Studi atas fenomena Pseudonym bisa anda lihat pada Google Scholar memberikan link kepada lebih dari ribuan artikel terkait pseudonym. Saya bukan ahli psikologi terkait hal ini. Namun bisa saja ada yang berpendapat bahwa mana kala seseorang menggunakan presudonym, maka ada tendensi mereka memberikan kualitas komentar/pikiran yang berkualitas. [Lihat Sonderman dalam People using pseudonyms post the highest-quality comments]. Dunia samaran menjadi identitas personal yang secara total baru ketika anda dalam kedok samaran merasa terhina oleh kritik-kritik orang lain.

Fenomena pseudonym, sebagai self yang lain kadang bisa menjadi semacam the second self (pribadi kedua). Ide saya dipengaruhi oleh konsep the second self dari Sherry Turkle di MIT.  Ia menulis The Second Self: Computers & the Human Spirit yang di publikasikan 31 tahun lalu, tepatnya tahun 1984. Turkle melihat fenomena anak-anak maupun orang dewasa bermain game komputer dan kemudia berteori (atau menjelaskan) fenomena di mana komputer bertanggung jawab pada gelombang baru dari apa yang dia namakan sebagai determinisme mekanikal yang sekaligus menjadi titik kebangkitan mistisisme dan kerohanian. Sebagaimana Alan Turing memiliki visinya sendiri tentang ‘mesin yang berpikir’ sebagai cikal-bakal komputer abad 20, Prof. Turkle melihat bahwa komputer bukanlah alat (tool), melainkan bagian dari kehidupan sosial dan psikologi kita. Turkle kemudian memang dikenal sebagi salah satu pemikir besar dalam the psychology of computation.
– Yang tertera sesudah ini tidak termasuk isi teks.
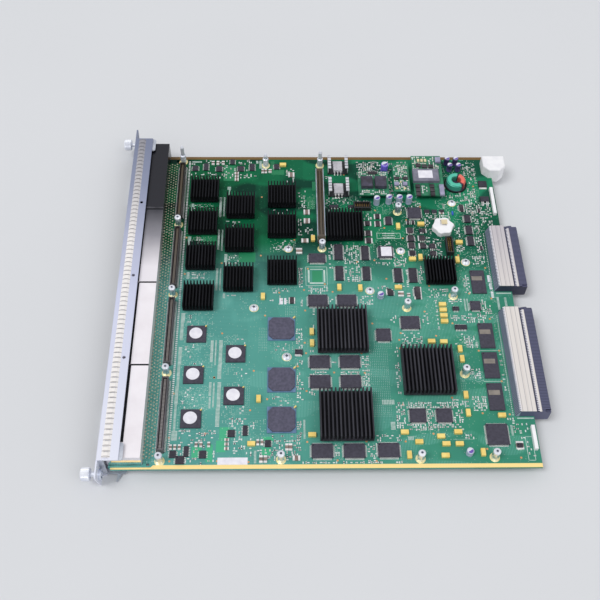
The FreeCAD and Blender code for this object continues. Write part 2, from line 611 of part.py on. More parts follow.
def cooled_chips():
    chips = [block(x, y, 0, PHY_SIZE, PHY_SIZE, SMALL_SEAT) for x, y in SMALL_SINK_PLACES]
    for x, y in WIDE_SINK_PLACES:
        chips.append(block(x, y, 0, WIDE_CHIP_SIZE, WIDE_CHIP_SIZE, SMALL_SEAT))
    for x, y in LARGE_SINK_PLACES:
        chips.append(block(x, y, 0, LARGE_CHIP_SIZE, LARGE_CHIP_SIZE, LARGE_SEAT))
    return chips


def standoff(x, y):
    ring = []
    for i in range(6):
        angle = math.radians(30 + 60 * i)
        radius = POST_FLATS / 2 / math.cos(math.radians(30))
        ring.append((x + radius * math.cos(angle), y + radius * math.sin(angle)))
    return plan_profile(ring, 0, POST_HEIGHT)


def standoff_screw(x, y):
    top = POST_HEIGHT + HEAD_HEIGHT
    return turned_up(x, y, [(0, POST_HEIGHT), (HEAD_RADIUS, POST_HEIGHT), (HEAD_RADIUS, top - 0.7),
                            (HEAD_RADIUS - 0.8, top), (1.2, top), (1.2, top - 1.3), (0, top - 1.3)])


def guide_post(x, y, top):
    return turned_up(x, y, [(0, 0), (2.9, 0), (2.9, POST_HEIGHT), (1.9, POST_HEIGHT + 0.8),
                            (1.9, top - 2.2), (0.7, top), (0, top)])


def board_screw(x, y):
    return turned_up(x, y, [(0, 0), (3.9, 0), (3.9, 0.7), (3.1, 0.7), (3.1, 1.6), (2.0, 2.5), (1.2, 2.5),
                            (1.2, 1.6), (0, 1.6)])


def tantalum(x, y, along_x):
    length, width, height = TANTALUM_SIZE
    body = block(x, y, 0, length if along_x else width, width if along_x else length, height)
    return body


def can(x, y, radius, height):
    return turned_up(x, y, [(0, 0), (radius, 0), (radius, 1.4), (radius - 0.35, 1.9), (radius, 2.4),
                            (radius, height - 0.4), (radius - 0.4, height), (0, height)])


def mezzanine_channel(centre):
    half = MEZZANINE_WIDTH / 2
    rise = MEZZANINE_HEIGHT
    wall = MEZZANINE_WALL
    floor = MEZZANINE_FLOOR
    x0, x1 = MEZZANINE_X - half, MEZZANINE_X + half
    section = [(x0, 0), (x1, 0), (x1, rise), (x1 - wall, rise), (x1 - wall, floor), (x0 + wall, floor),
               (x0 + wall, rise), (x0, rise)]
    start = centre - MEZZANINE_LENGTH / 2
    channel = side_profile(section, start, MEZZANINE_LENGTH)
    caps = [span((x0, x1), (y, y + 1.5), (0, rise))
            for y in (start, start + MEZZANINE_LENGTH - 1.5)]
    return channel.fuse(caps).removeSplitter()


def mezzanine_blade(centre):
    length = MEZZANINE_LENGTH - 4
    return span((MEZZANINE_X - 1.1, MEZZANINE_X + 1.1), (centre - length / 2, centre + length / 2),
                (MEZZANINE_FLOOR, MEZZANINE_HEIGHT - 1.2))


def stacking_connector():
    x0, x1 = STACK_X
    y0, y1 = STACK_Y
    body = span((x0 + 0.6, x1 - 0.6), (y0, y1), (0, STACK_HEIGHT - 0.8))
    grooves = [span((x, x + 0.8), (y0 + 3, y1 - 3), (STACK_HEIGHT - 3.8, STACK_HEIGHT))
               for x in (x0 + 2.0, x1 - 2.8)]
    return [body.cut(grooves)]


def stacking_shields():
    x0, x1 = STACK_X
    y0, y1 = STACK_Y
    return [span(r, (y0 + 1, y1 - 1), (0, STACK_HEIGHT)) for r in ((x0, x0 + 0.6), (x1 - 0.6, x1))]


def converter_pins():
    pins = []
    for x, y, width, depth in CONVERTERS:
        inset = CONVERTER_PIN_INSET
        for dx in (-width / 2 + inset, width / 2 - inset):
            for i in range(4):
                dy = (i - 1.5) * (depth - 5) / 3
                pins.append(block(x + dx, y + dy, 0, CONVERTER_PIN, CONVERTER_PIN, CONVERTER_HEIGHT))
    return pins


def core(x, y, width, depth, height):
    low = CONVERTER_HEIGHT + CONVERTER_SHEET
    return chamfered_top(block(x, y, low, width, depth, height), 0.8)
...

Membaca dan memahami zaman melampaui manusia-manusia lain, Turkle muda (usianya 36 tahun ketika The Second Self dipublikasikan) melihat bahwa sebagaimana kita menggunakan fasilitas hitung maupun game, kesadaran kita tentang kita manusia seolah diprogram ulang menjadi pribadi yang lain. Jadi teknologi bukan hanya mengubah cara manusia bekerja secara lebih cepat tetapi juga mempengaruhi cara kita berpikir.

Eksistensialisme Abad Digital

Mungkin saja dalam era digital dan sosial media hari ini maupun 2100, manusia kemudian mungkin dengan gampang berkembang menjadi multiple-self, self sebagai sebuah unit identitas kepribadian. Fenomena-fenomena ini kemudian dipelajari secara sistimatis. Sebagai misal, Shao dkk. dari Universitas Temple di USA  (lihat Identity construction on Facebook: Digital empowerment in anchored relationships) ataupun oleh Joan DiMicco  di IBM T.J. Watson Research (Lihat Identity Management: Multiple Presentations of Self in Facebook).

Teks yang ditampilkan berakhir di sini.